• _DESCRIPTION OF THE TASK_: Copy exactly, please, the lines of the data from its start through the line containing "return (self.half +".

----

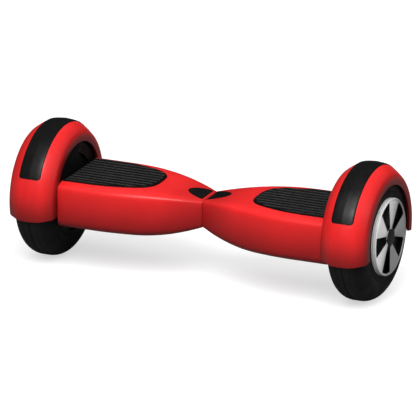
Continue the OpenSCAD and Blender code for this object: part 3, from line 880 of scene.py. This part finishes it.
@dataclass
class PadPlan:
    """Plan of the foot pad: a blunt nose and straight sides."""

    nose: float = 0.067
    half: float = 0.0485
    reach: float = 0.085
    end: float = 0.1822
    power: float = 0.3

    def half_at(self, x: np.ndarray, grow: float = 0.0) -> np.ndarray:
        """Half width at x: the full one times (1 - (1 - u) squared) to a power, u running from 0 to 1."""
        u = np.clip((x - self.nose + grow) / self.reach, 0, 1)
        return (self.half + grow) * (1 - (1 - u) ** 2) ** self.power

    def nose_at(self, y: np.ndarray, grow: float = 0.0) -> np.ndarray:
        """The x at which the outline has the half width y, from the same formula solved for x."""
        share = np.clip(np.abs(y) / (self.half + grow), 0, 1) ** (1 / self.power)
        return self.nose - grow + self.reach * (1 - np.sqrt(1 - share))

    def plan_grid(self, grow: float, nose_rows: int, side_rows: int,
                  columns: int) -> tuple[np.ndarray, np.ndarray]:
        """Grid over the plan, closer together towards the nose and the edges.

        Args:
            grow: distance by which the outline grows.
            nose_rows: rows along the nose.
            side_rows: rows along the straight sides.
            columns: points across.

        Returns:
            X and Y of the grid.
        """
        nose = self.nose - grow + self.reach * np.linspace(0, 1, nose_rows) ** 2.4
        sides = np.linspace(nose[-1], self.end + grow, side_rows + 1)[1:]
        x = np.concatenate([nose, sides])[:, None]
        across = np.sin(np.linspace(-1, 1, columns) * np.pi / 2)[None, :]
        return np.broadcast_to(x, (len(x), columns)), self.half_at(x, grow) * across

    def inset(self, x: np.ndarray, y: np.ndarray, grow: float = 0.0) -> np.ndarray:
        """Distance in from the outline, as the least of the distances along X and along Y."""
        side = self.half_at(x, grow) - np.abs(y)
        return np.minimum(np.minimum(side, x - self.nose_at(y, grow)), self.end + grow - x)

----

• _ANSWER TO THE EXERCISE_:
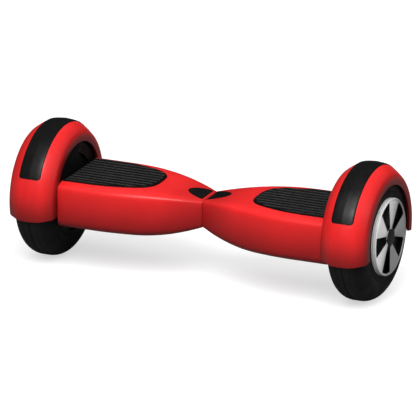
Continue the OpenSCAD and Blender code for this object: part 3, from line 880 of scene.py. This part finishes it.
@dataclass
class PadPlan:
    """Plan of the foot pad: a blunt nose and straight sides."""

    nose: float = 0.067
    half: float = 0.0485
    reach: float = 0.085
    end: float = 0.1822
    power: float = 0.3

    def half_at(self, x: np.ndarray, grow: float = 0.0) -> np.ndarray:
        """Half width at x: the full one times (1 - (1 - u) squared) to a power, u running from 0 to 1."""
        u = np.clip((x - self.nose + grow) / self.reach, 0, 1)
        return (self.half + grow) * (1 - (1 - u) ** 2) ** self.power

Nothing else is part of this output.